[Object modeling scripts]
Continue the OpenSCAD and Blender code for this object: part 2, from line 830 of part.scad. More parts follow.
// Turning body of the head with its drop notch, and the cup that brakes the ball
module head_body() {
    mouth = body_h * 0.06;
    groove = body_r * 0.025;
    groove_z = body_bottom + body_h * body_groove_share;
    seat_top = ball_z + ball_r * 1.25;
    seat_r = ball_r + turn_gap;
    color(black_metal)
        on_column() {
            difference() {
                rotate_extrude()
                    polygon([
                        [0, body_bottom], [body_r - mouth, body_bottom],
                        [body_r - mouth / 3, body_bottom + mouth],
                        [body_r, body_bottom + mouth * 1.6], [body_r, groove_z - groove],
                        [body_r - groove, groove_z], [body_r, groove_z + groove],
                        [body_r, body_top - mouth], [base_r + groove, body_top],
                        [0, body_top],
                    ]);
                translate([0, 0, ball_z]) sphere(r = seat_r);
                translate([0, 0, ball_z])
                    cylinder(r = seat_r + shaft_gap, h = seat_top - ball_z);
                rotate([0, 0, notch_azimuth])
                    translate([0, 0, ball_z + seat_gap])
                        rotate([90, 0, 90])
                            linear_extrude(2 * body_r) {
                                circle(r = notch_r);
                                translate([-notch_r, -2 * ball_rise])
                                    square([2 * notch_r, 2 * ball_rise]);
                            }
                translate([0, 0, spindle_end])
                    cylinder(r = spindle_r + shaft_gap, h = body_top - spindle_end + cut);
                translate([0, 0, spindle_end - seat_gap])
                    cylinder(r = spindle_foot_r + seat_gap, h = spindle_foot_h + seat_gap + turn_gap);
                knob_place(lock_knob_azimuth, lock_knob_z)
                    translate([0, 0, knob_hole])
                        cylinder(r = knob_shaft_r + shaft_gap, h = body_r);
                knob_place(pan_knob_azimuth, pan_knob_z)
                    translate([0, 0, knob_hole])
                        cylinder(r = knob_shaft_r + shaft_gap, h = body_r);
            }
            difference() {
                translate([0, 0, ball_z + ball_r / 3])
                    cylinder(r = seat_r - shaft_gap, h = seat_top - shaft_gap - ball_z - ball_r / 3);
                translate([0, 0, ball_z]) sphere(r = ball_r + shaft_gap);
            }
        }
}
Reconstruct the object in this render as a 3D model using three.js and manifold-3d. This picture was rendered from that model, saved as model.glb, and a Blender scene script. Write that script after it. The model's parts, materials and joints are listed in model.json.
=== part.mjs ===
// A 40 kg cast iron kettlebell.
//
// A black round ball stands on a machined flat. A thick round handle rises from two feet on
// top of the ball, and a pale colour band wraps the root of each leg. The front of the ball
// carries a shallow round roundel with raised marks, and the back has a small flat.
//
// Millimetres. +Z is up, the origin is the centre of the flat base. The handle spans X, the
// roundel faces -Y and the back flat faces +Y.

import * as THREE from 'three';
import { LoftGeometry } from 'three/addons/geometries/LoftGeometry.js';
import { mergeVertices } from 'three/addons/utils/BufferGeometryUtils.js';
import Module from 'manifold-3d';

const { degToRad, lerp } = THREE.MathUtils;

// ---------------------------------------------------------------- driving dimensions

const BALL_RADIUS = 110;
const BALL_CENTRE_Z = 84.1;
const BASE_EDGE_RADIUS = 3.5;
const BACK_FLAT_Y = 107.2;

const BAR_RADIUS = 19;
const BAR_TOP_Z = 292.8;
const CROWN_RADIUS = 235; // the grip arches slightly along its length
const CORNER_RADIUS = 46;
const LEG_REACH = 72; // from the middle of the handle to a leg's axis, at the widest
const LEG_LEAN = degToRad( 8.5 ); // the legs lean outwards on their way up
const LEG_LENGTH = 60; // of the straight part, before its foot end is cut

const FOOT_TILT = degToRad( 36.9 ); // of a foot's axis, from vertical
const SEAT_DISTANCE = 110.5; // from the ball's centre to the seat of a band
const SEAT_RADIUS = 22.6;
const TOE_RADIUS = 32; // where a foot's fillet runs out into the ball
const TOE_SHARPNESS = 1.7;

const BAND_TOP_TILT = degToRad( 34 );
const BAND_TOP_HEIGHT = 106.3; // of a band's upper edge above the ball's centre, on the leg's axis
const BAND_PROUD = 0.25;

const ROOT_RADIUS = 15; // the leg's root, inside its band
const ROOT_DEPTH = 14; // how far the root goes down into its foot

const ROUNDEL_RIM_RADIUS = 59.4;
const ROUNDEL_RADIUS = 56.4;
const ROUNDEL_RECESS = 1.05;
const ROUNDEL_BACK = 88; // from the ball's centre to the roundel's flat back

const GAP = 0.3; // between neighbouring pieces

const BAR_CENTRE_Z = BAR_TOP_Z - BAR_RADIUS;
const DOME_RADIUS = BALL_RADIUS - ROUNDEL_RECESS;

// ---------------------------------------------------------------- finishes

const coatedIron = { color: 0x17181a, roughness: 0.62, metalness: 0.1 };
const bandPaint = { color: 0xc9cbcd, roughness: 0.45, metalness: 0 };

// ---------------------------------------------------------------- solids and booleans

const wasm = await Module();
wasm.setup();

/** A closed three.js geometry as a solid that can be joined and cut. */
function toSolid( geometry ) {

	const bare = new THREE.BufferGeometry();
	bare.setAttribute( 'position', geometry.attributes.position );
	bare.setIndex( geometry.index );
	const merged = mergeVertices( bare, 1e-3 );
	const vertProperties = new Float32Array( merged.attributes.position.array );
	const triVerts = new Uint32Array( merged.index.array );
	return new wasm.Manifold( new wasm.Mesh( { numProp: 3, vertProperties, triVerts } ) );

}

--

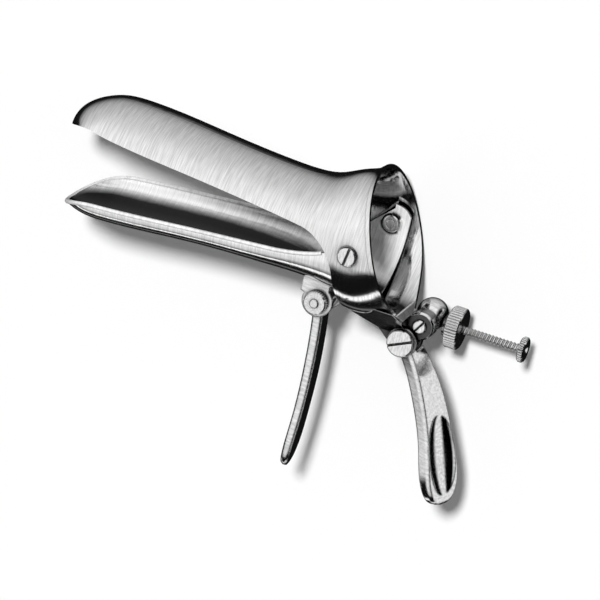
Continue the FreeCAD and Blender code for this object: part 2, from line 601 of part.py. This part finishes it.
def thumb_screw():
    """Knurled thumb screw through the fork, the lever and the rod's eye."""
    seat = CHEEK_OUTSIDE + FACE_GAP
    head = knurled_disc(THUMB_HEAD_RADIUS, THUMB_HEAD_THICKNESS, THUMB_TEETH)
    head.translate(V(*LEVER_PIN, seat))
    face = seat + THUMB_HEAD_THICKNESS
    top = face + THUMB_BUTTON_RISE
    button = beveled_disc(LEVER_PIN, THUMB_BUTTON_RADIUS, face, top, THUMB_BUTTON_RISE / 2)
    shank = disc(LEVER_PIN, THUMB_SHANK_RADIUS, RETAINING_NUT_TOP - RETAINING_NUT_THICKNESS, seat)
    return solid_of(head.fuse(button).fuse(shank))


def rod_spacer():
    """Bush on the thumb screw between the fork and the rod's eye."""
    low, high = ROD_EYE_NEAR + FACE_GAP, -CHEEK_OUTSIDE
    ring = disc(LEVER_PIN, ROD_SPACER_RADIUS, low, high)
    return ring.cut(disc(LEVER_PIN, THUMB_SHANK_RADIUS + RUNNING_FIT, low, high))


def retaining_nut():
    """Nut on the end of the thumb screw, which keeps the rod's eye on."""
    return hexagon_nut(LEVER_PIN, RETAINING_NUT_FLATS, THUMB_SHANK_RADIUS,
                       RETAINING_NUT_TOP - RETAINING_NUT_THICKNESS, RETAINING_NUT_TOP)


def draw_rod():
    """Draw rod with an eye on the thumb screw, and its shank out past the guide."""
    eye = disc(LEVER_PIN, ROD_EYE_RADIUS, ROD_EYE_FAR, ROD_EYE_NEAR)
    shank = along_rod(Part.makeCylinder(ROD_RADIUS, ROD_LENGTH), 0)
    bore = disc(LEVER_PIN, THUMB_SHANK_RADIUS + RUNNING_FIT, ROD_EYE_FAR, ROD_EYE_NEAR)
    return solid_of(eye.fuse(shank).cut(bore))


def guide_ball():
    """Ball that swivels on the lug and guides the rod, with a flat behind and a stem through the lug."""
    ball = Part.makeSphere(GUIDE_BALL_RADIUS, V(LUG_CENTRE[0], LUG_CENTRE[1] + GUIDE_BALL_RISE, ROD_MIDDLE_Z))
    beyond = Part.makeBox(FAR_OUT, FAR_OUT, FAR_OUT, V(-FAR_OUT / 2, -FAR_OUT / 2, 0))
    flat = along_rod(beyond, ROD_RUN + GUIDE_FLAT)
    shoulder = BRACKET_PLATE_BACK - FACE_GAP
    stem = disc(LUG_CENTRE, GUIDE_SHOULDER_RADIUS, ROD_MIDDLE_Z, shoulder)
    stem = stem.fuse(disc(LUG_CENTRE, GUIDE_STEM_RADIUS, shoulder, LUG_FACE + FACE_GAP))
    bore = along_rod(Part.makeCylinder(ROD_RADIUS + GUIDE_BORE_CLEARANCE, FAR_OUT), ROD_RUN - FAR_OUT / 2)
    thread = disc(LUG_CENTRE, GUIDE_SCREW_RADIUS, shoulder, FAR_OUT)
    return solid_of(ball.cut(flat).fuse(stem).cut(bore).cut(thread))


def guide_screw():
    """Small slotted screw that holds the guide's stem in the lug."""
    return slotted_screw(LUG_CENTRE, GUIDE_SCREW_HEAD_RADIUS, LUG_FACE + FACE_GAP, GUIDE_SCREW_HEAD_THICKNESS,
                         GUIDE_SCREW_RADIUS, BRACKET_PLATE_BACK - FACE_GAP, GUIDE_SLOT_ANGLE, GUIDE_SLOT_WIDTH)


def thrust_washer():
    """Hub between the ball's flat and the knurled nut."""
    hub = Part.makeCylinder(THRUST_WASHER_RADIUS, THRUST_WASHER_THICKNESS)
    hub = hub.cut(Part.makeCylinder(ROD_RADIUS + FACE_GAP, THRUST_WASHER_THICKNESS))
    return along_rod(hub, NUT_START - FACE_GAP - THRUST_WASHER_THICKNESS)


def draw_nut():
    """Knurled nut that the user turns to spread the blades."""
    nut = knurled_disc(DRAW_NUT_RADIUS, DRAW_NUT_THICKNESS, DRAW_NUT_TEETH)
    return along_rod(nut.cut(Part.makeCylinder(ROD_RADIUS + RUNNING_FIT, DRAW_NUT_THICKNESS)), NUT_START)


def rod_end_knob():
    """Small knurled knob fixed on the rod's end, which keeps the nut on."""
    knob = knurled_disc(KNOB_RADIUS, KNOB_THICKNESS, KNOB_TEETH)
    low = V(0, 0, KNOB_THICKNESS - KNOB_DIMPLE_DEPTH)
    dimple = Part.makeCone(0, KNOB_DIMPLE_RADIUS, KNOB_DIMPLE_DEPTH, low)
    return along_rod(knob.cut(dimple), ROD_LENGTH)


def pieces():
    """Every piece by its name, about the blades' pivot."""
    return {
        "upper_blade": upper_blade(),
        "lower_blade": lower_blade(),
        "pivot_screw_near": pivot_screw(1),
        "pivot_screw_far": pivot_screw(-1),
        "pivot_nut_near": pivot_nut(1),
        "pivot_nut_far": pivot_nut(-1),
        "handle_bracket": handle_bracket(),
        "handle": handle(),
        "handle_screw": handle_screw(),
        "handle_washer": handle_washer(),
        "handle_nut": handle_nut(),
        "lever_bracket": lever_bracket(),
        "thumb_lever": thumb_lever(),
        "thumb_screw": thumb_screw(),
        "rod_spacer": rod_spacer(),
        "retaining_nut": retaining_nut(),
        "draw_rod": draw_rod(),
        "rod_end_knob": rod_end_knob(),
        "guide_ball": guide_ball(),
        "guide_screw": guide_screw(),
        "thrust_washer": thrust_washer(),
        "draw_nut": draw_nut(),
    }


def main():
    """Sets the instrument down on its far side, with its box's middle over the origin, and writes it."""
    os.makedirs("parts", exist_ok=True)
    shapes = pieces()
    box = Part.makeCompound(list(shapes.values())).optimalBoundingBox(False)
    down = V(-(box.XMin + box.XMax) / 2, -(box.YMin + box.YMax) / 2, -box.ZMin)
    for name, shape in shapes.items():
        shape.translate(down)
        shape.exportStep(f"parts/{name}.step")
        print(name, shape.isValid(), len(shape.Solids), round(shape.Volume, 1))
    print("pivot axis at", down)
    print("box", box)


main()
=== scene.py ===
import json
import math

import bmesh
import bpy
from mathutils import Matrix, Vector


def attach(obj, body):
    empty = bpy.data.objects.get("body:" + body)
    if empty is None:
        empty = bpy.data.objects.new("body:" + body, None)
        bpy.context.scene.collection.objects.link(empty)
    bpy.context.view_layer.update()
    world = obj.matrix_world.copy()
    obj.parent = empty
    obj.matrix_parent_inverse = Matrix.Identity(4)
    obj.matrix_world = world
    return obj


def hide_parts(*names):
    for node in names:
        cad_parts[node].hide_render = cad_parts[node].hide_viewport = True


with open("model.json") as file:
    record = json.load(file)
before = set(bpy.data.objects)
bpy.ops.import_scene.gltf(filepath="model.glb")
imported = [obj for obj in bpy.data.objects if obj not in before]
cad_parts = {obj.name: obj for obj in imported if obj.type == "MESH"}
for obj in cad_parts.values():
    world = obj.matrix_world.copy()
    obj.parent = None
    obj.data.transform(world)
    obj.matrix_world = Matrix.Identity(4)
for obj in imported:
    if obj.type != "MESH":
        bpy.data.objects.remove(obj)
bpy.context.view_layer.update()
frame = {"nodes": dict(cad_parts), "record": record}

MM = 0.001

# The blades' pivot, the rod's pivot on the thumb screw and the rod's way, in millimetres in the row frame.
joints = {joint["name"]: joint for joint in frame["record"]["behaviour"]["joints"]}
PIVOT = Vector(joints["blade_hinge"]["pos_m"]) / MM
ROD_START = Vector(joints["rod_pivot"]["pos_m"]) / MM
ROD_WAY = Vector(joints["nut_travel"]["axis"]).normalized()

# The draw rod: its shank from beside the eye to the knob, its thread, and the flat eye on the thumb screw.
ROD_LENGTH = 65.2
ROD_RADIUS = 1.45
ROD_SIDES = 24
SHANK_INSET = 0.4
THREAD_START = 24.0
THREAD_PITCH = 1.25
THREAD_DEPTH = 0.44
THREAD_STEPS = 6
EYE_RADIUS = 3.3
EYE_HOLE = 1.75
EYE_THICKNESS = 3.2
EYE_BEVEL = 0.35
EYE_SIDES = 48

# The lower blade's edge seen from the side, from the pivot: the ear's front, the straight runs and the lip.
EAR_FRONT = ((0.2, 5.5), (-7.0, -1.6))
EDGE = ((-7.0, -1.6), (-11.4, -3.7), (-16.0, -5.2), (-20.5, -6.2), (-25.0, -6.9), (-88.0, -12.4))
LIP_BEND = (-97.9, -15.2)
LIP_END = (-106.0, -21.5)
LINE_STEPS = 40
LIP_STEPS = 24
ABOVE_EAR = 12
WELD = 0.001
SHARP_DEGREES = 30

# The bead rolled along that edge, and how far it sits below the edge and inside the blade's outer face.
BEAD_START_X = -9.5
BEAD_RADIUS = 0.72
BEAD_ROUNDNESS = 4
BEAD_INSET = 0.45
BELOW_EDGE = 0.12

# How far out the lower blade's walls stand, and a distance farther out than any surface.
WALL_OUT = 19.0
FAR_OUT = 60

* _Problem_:
Copy out only the lines above from the one with "down = V(-(box.XMin" to the one with "record = json.load(file)", inclusive, exactly as they stand.

* _Solved problem_:
    down = V(-(box.XMin + box.XMax) / 2, -(box.YMin + box.YMax) / 2, -box.ZMin)
    for name, shape in shapes.items():
        shape.translate(down)
        shape.exportStep(f"parts/{name}.step")
        print(name, shape.isValid(), len(shape.Solids), round(shape.Volume, 1))
    print("pivot axis at", down)
    print("box", box)


main()
=== scene.py ===
import json
import math

import bmesh
import bpy
from mathutils import Matrix, Vector


def attach(obj, body):
    empty = bpy.data.objects.get("body:" + body)
    if empty is None:
        empty = bpy.data.objects.new("body:" + body, None)
        bpy.context.scene.collection.objects.link(empty)
    bpy.context.view_layer.update()
    world = obj.matrix_world.copy()
    obj.parent = empty
    obj.matrix_parent_inverse = Matrix.Identity(4)
    obj.matrix_world = world
    return obj


def hide_parts(*names):
    for node in names:
        cad_parts[node].hide_render = cad_parts[node].hide_viewport = True


with open("model.json") as file:
    record = json.load(file)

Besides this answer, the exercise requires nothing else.